From a technical perspective, it establishes an immutable, distributed, secure, transactional ledger as the foundation of a new internet. Rather than data being centralized and owned by the platform companies, transactional data is publicly available and owned by users.
Another lens is financial. Cryptocurrencies fuel operation of Web3 and — through cryptoexchanges — can be bought and sold using traditional currency. This allows Web3’s users to essentially pay their own way for using Web3 services and own equity in those services. This establishes an alternative to advertising as the underpinning economic model for the internet. The recent thought leadership from the Hoover Institution on digital currencies provides additional context to this lens from a geopolitical and global power competition perspective. Web3 transactions extend however into the larger domain of tokenized smart contract-based commerce.
A final lens is governance. Web3 seeks to democratize the rules by which the internet and its services operate, and it leverages smart contracts as transactional governance mechanisms. Rather than a management team and board of directors making decisions, smart contracts rely on a mutually agreed upon algorithm that is resident within the blockchain itself.
But while Web3 espouses democratization and transparency in its approach, early deployments of the technology lack the financial, legal, and regulatory safeguards that would otherwise be required to secure greater adoption.
To create a national strategy for Web3, we must foster a regulatory environment and investment ecosystem that enable development, deployment, and adoption of U.S.-based Web3 technologies at home and abroad. That includes promoting policies that incentivize decentralized implementations of Web3 to maximize security and democratization of governance.
We must also establish and advocate internationally for technology and economic policies that promote Web3 based upon transparency and democratization. That means minimizing the impact of autocratic regimes that have outsized influence on their development and operation.
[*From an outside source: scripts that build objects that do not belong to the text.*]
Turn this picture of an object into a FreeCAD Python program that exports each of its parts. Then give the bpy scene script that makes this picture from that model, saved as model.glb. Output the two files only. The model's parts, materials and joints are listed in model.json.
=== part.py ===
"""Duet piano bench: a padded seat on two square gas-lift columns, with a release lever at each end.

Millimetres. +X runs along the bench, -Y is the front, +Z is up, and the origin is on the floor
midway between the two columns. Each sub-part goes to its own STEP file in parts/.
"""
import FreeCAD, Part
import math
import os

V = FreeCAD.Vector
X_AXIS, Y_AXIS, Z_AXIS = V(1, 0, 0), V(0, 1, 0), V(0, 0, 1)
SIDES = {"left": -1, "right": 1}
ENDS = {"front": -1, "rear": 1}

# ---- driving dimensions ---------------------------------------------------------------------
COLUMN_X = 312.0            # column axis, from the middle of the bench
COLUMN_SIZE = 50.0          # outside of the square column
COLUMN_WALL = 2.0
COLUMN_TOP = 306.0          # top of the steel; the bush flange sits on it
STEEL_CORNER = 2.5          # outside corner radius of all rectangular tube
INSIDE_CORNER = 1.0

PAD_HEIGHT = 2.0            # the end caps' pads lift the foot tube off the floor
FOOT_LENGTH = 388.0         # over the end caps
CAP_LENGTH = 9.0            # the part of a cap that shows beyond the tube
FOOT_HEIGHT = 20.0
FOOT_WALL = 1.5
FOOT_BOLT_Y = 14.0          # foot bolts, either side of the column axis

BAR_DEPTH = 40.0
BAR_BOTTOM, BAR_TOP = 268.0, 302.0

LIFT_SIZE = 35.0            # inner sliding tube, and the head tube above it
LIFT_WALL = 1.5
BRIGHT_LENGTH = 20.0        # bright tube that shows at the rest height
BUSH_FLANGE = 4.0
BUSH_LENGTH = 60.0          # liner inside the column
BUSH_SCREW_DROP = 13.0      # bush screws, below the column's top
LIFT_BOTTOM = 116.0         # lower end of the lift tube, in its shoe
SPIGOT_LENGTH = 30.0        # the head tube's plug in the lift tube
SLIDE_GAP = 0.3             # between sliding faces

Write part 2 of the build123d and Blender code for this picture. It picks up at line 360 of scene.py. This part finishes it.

We must also combat the use of Web3 infrastructure for fraud and illicit finance — and promote social equity.
In order to advance the goals of the recent Executive Order, the White House should lead creation of a national strategy in Web3 that engages market participants in developing an integrated regulatory framework, national security strategy, and explores application of Web3 to transform electronic government functions.
As part of the process to develop measures for addressing the design challenges of digital assets, the appropriate departments, agencies, and independent regulators within the broader U.S. Government should:
Conduct a review and analysis of the current U.S. legal landscape and international treaties on key issues associated with Web3.
Engage internationally, and through allies, to homogenize emerging regulatory frameworks and open-source software and standards.
Establish a comprehensive program working with market participants for combatting fraud and illicit finance on Web3 technologies.
Build on the working groups established by the Federal Reserve to address broader cryptocurrency and financial technology developments, and create a regulatory sandbox and other mechanisms that encourage innovation. The private sector must have input into the process, and foreign partners should be able to collaborate in building public support and informing the legislative process.
Continue to monitor developments in Web3 and the implications to federal and international taxation and the ability to detect and counter financial crimes and levy effective sanctions.
Actively promote global adoption of Web3 technologies based on proof-of-stake or other energy-efficient approaches.
Adopt policies that emphasize the role of the private sector and open-source communities in leading Web3 innovation, development, deployment, and operation.
Address the emerging challenges and opportunities with Web3 to assure that existing equity and access initiatives carry through.
In addition, a multi-stakeholder group (organized through a non-profit organization) should support Web3 governance and self-regulation. And federal science agencies should include Web3 under the broader umbrella of “advanced communications” as they plan their larger applied research agendas envisioned under legislation such as the Endless Frontiers Act.
This is quite a list, I know. But it’s impossible to overestimate how much Web3 will impact our lives. The best way to think about it is to consider how much the first two epochs of the web have already changed our world in the past few decades.
We need to move now on a national strategy for Web3 that encompasses the diversity of innovations in this new tokenized economy.